Paul isn’t the only presidential aspirant who has sent mixed signals on vaccination. Hours before Paul was on TV, Chris Christie was on MSNBC explaining that he, too, thought vaccines should be optional. (He later issued a statement clarifying that he thought all parents should vaccinate their kids.) Back in 2008, Hillary Clinton suggested the federal government should investigate possible links between vaccines and autism. While this was before the Lancet, the British Medical Journal, fully retracted an infamous medical article alleging such a link, it was after the scientific community had rejected the central finding. (On Monday, Clinton issued a clearer endorsement of vaccines.)

Still, Paul’s status as a physician gives him extra credibility -- and, with it, extra responsibility. The reason vaccination rates have slipped in many states is that anti-vaccination activists have managed to exert enormous political influence. Today 20 states allow parents to exercise philosophical objections to school vaccination requirements. All but two (Mississippi and West Virginia) allow religious exemptions that some parents exploit to avoid vaccines for non-religious reasons.

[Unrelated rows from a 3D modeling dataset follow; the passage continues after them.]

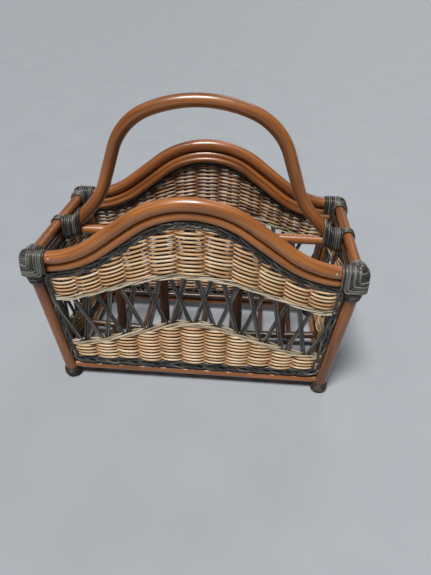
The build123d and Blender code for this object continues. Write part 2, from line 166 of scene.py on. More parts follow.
def tube_arrays(paths, radius, across, sides, closed=False):
    """Rings of path + radius * (cos(a) * near + sin(a) * far), with near at right angles to the path.

    paths is rods x points x 3; radius and across are spread to the same shape.
    """
    rods, points, _ = paths.shape
    if closed:
        tangent = unit(np.roll(paths, -1, axis=1) - np.roll(paths, 1, axis=1))
    else:
        tangent = unit(np.gradient(paths, axis=1))
    near = np.broadcast_to(across, paths.shape)
    near = unit(near - (near * tangent).sum(-1, keepdims=True) * tangent)
    far = np.cross(tangent, near)
    angle = np.arange(sides) * 2 * math.pi / sides
    ring = np.cos(angle)[:, None] * near[:, :, None, :] + np.sin(angle)[:, None] * far[:, :, None, :]
    size = np.broadcast_to(radius, (rods, points))[:, :, None, None]
    verts = paths[:, :, None, :] + size * ring

    steps = points if closed else points - 1
    rod = np.arange(rods)[:, None, None] * points * sides
    here = (np.arange(steps)[:, None] * sides)[None]
    there = ((np.arange(steps) + 1) % points)[:, None][None] * sides
    k = np.arange(sides)[None, None, :]
    k_next = (k + 1) % sides
    quads = np.stack([rod + here + k, rod + here + k_next, rod + there + k_next, rod + there + k], -1)

    beyond = paths[:, :1] if closed else paths[:, -1:]
    length = np.linalg.norm(np.diff(paths, axis=1, append=beyond), axis=-1)
    along = np.concatenate([np.zeros((rods, 1)), np.cumsum(length, axis=1)], axis=1)
    shift = RNG.uniform(0, 5, (rods, 1))
    u0 = np.broadcast_to((along[:, :steps] + shift)[:, :, None], (rods, steps, sides))
    u1 = np.broadcast_to((along[:, 1 : steps + 1] + shift)[:, :, None], (rods, steps, sides))
    turn0 = np.broadcast_to(k / sides, u0.shape)
    turn1 = turn0 + 1 / sides
    uv = np.stack([u0, turn0, u0, turn1, u1, turn1, u1, turn0], -1)
    return verts.reshape(-1, 3), quads.reshape(-1, 4), uv.reshape(-1, 2)


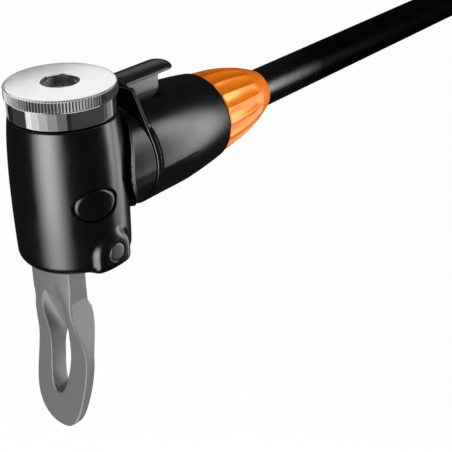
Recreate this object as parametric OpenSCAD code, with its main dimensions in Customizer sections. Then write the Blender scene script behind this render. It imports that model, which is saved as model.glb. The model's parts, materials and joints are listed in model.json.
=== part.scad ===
// Clamp-on valve head of a tyre pump with its swivelling air hose.
// The origin is the centre of the valve hole's mouth. +Z is the way the valve leaves,
// +X is the way the hose leaves, and the lever's hinge lies along Y. Millimetres.

/* [Screw cap] */
// Diameter over the knurl
cap_d = 25; // [22:0.5:30]
// Height of the knurled rim
knurl_h = 2.9; // [2:0.1:5]
// Number of knurl teeth
knurl_teeth = 110; // [60:1:140]
// Depth of a knurl tooth
knurl_depth = 0.25; // [0.1:0.05:0.4]
// Diameter of the smooth band under the knurl
band_d = 24.3; // [21:0.1:29]
// Height of the smooth band
band_h = 4.2; // [3:0.1:6]
// Diameter of the hole that takes the tyre valve
valve_bore_d = 8.5; // [8.3:0.1:9]
// Thickness of the cap's lip round the valve hole
lip_t = 2.2; // [1.5:0.1:3]
// Diameter of the threaded spigot that screws into the housing
spigot_d = 18.8; // [16:0.1:20]
// Length of the threaded spigot
spigot_len = 5.4; // [4:0.1:7]

/* [Seal and plunger] */
// Outer diameter of the rubber seal
seal_d = 12.4; // [11:0.1:13]
// Bore of the rubber seal
seal_bore_d = 8; // [7.6:0.1:8.2]
// Length of the clamped seal
seal_len = 10; // [8:0.1:12]
// Thickness of the slip washer above the seal
slip_t = 0.8; // [0.5:0.1:1.2]
// Diameter of the plunger
plunger_d = 15.9; // [14:0.1:17]
// Travel of the plunger from clamped to released
plunger_travel = 1.9; // [1:0.1:2.5]
// Diameter of the pin that presses a valve's core
pin_d = 2.4; // [2:0.1:3]
// Diameter of the pin's collar
pin_collar_d = 3.7; // [3.3:0.1:4]
// Travel of the pin
pin_travel = 2.5; // [1:0.1:3]

/* [Housing] */
// Diameter of the housing just under the cap
housing_top_d = 24.6; // [22:0.1:30]
// Diameter that the housing's bulge aims at
housing_bulge_d = 27.8; // [24:0.1:32]
// Diameter of the housing at its foot
housing_foot_d = 26.7; // [24:0.1:32]
// Height of the whole head, cap included
head_h = 42.4; // [38:0.1:52]
// Radius of the rounded lower edge
foot_round = 2.5; // [1:0.1:4]
// Width of the flat pads round the lever's pin
pad_w = 10.4; // [8:0.1:14]
// Distance of a pad's face from the valve axis
pad_face = 14.4; // [13.6:0.1:16]
// Wall left behind the lever's slot
slot_back_wall = 3.6; // [2:0.1:5]

/* [Lever] */
// Height of the lever's pin above the housing's foot
pin_above_foot = 4.4; // [4:0.1:7]
// Diameter of the lever's pin
lever_pin_d = 4.4; // [3:0.1:5]
// Length from the pin to the lever's tip
lever_len = 50.8; // [44:0.1:64]
// Width of the lever's neck
neck_w = 11.5; // [9:0.1:13]
// Widest part of the lever
loop_w = 17.6; // [14:0.1:24]
// Length from the pin to the lever's widest part
loop_at = 33; // [28:1:40]
// Distance of the lever's outer face from the pin
lever_face = 9.1; // [7:0.1:10]
// Thickness of the lever's neck
neck_t = 5.6; // [5:0.1:8]
// Length of the finger hole
finger_len = 26.4; // [14:0.1:28]
// Width of the finger hole
finger_w = 7.7; // [5:0.1:10]
// Length from the pin to the widest part of the finger hole
finger_at = 27; // [24:1:34]
// Cam radius that clamps the seal
cam_high = 6.4; // [5:0.1:8]

/* [Arm] */
// Depth of the arm's axis below the cap's top
arm_depth = 23; // [20:0.1:26]
// Diameter of the neck between the housing and the sleeve
arm_neck_d = 25.1; // [20:0.1:26]
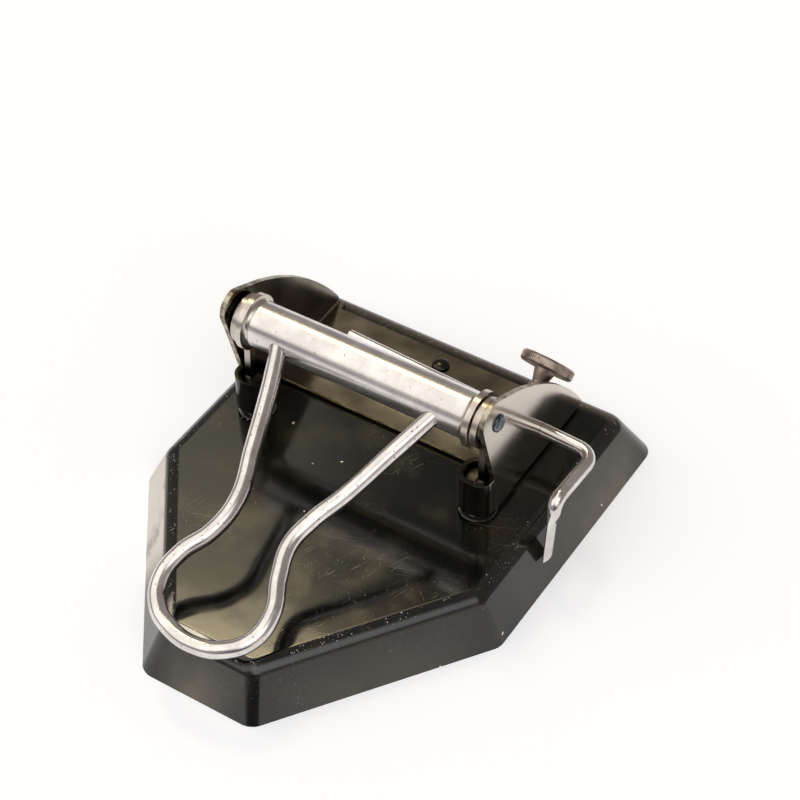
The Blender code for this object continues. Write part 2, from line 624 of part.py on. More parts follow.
def gauge_path():
    """Centre line from the inner end, round both bends and down to the paddle's foot."""
    path = [rod_inner_end]
    centre = (rod_outer_x - ROD_BEND_RADIUS, bend_corner_y - bend_tangent)
    for u, v in arc(centre, ROD_BEND_RADIUS, 90 - ROD_SKEW, 0, 8):
        path.append(Vector((u, v, rod_z)))
    centre = (leg_front_y + ROD_ELBOW_RADIUS, leg_z - ROD_ELBOW_RADIUS)
    for u, v in arc(centre, ROD_ELBOW_RADIUS, 90, 175, 7):
        path.append(Vector((rod_outer_x, u, v)))
    foot = Vector((rod_outer_x, leg_front_y - PADDLE_SETBACK, PADDLE_FOOT_HEIGHT))
    path.append(path[-1].lerp(foot, 0.5))
    path.append(foot)
    return path


def rod_mesh():
    path = gauge_path()
    origin = rod_inner_end
    curve = bpy.data.curves.new("gauge", "CURVE")
    curve.dimensions = "3D"
    curve.bevel_depth = rod_radius
    curve.bevel_resolution = 4
    curve.use_fill_caps = True
    spline = curve.splines.new("POLY")
    spline.points.add(len(path) - 1)
    for point, place in zip(spline.points, path):
        point.co = (*(place - origin), 1.0)
    holder = bpy.data.objects.new("gauge", curve)
    cutters.objects.link(holder)
    bpy.context.view_layer.update()
    mesh = mesh_of_curve(holder)
    flatten_from = leg_z - ROD_ELBOW_RADIUS
    flatten_length = ROD_DIAMETER
    for vert in mesh.vertices:
        height = vert.co.z + origin.z
        if height > flatten_from or vert.co.x < rod_outer_x - origin.x - ROD_DIAMETER:
            continue
        t = min((flatten_from - height) / flatten_length, 1.0)
        middle_x = rod_outer_x - origin.x
        drop = (flatten_from - height) / (flatten_from - PADDLE_FOOT_HEIGHT)
        middle_y = leg_front_y - PADDLE_SETBACK * drop - origin.y
        vert.co.x = middle_x + (vert.co.x - middle_x) * (1 + t * (PADDLE_THICKNESS / ROD_DIAMETER - 1))
        vert.co.y = middle_y + (vert.co.y - middle_y) * (1 + t * (PADDLE_WIDTH / ROD_DIAMETER - 1))
    return mesh, origin


gauge_mesh, gauge_origin = rod_mesh()
gauge_rod = add_piece("gauge_rod", gauge_mesh, NICKEL, gauge_origin)

# Bush: guides the rod inside the right cheek, in line with its skew, and takes the thumbscrew
bush_end = FRAME_OFFSET + cheek_inner - SEAT_GAP - BUSH_DIAMETER / 2 * math.tan(rod_skew)
bush_middle = bush_end - BUSH_LENGTH / 2
bush_place = (bush_middle, rod_y_at(bush_middle), rod_z)
gauge_bush = add_piece("gauge_bush", round_bar(BUSH_DIAMETER / 2, BUSH_LENGTH, "X", 32), STEEL, bush_place)
bush_bore = add_tool("bush_bore", round_bar(rod_radius + RUNNING_GAP, 3 * BUSH_LENGTH, "X", 32), bush_place)
gauge_bush.rotation_euler = (0, 0, -rod_skew)
bush_bore.rotation_euler = (0, 0, -rod_skew)
shape(gauge_bush, bush_bore)
screw_turn = (screw_slope - math.pi / 2, 0, -rod_skew)
screw_axis = Matrix.Rotation(-rod_skew, 3, "Z") @ Vector((0, math.cos(screw_slope), math.sin(screw_slope)))
screw_foot = Vector((screw_x, rod_y_at(screw_x), rod_z))
screw_hole = add_tool("screw_hole", round_bar(SCREW_DIAMETER / 2 + RUNNING_GAP, BUSH_DIAMETER, "Z", 24),
                      screw_foot + screw_axis * BUSH_DIAMETER / 2)
screw_hole.rotation_euler = screw_turn
shape(gauge_bush, screw_hole)

# Thumbscrew: turned about an axis that leans back from the rod
tip = rod_radius + SEAT_GAP
head_low = SCREW_HEAD_DISTANCE - SCREW_HEAD_THICKNESS / 2
head_high = SCREW_HEAD_DISTANCE + SCREW_HEAD_THICKNESS / 2
edge = SCREW_HEAD_THICKNESS * 0.18
screw_head = SCREW_HEAD_DIAMETER / 2
screw_shank = SCREW_DIAMETER / 2
screw_profile = [
    (0, head_high), (screw_head - edge, head_high), (screw_head, head_high - edge),
    (screw_head, head_low + edge), (screw_head - edge, head_low), (SCREW_NECK_DIAMETER / 2, head_low),
    (screw_shank, head_low - SCREW_NECK_LENGTH), (screw_shank, tip), (0, tip),
]
thumbscrew = turned("thumbscrew", screw_profile, TARNISHED_BRASS, screw_foot, steps=48)
thumbscrew.rotation_euler = screw_turn
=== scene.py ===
import math

import bmesh
import bpy
from mathutils import Matrix, Vector


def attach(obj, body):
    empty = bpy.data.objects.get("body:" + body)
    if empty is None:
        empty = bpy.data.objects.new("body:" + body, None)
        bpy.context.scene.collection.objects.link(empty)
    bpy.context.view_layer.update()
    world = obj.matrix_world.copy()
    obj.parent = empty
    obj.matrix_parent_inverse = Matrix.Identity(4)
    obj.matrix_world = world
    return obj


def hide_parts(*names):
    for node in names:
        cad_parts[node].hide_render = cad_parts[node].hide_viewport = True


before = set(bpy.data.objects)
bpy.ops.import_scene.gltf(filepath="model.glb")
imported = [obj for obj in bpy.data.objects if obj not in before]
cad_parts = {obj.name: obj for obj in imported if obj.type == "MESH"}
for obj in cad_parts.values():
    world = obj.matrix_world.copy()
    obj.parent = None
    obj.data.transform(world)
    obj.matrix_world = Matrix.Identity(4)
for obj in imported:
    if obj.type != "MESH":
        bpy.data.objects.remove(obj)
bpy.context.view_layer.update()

# Camera
# A long lens over half a metre away, above the machine's front and to its right, tipped by a degree or two.
# The perforator is seen with its press handle towards the viewer's left and its side gauge to the right.
EYE = Vector((0.2343, -0.3222, 0.4465))
AIM = Vector((-0.0076, 0.0378, 0.0108))
TIP = math.radians(-1.67)

lens = bpy.data.cameras.new("camera")
lens.lens = 101.07
lens.sensor_width = 36.0
lens.clip_start = 0.01
camera = bpy.data.objects.new("camera", lens)
bpy.context.scene.collection.objects.link(camera)
towards_eye = (EYE - AIM).normalized()
level = Vector((0, 0, 1)).cross(towards_eye).normalized()
upright = towards_eye.cross(level)
across = level * math.cos(TIP) + upright * math.sin(TIP)
above = upright * math.cos(TIP) - level * math.sin(TIP)
camera.matrix_world = Matrix.Translation(EYE) @ Matrix((across, above, towards_eye)).transposed().to_4x4()
bpy.context.scene.camera = camera
bpy.context.scene.view_settings.view_transform = "Standard"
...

Anti-vaccine advocates have succeeded because they are focused, vocal and well-organized. But in just the last few years, pro-vaccination advocates have pushed back, and have even won some victories. A recent study in the American Journal of Public Health showed, for example, that the details of vaccination requirements make a big difference. When states require parents to file paperwork and affidavits in order to gain vaccination exemptions for their kids, fewer parents do. That can make a big difference in the communities where anti-vaccination parents tend to cluster. California recently amended its vaccination law to require such steps (though Gov. Jerry Brown, in an apparent nod to anti-vaccination advocates, added a signing statement that may weaken its impact).

As books like Arthur Allen’s Vaccine and Seth Mnookin’s The Panic Virus have documented, the American anti-vaccination movement has been around since at least 1879, when the Anti-Vaccination Society was established. And its shape hasn't even changed that much in 136 years. Henning Jacobson, the Massachusetts preacher whose case established the right of states to require vaccines, believed he and some family members had been injured by previous immunizations -- and according to public law expert Wendy Parmet, he had connections to anti-vaccination advocates of the time.

“We’ve had vaccination laws for a long time, and for as long as they’ve been around they’ve been controversial,” says Parmet, a professor of law at Northeastern University.

National political figures may never convince the most passionate vaccination skeptics, whose views, however unscientific, may be sincerely and deeply held. But what political leaders say can embolden the vast majority of people who believe in vaccines, get them for their children, and recognize anti-vaccination for the public health threat that it is. That’s why Paul’s statements in particular are more than a curiosity or a data point for sizing up the presidential candidates. They are a serious issue in a debate that affects real people’s lives.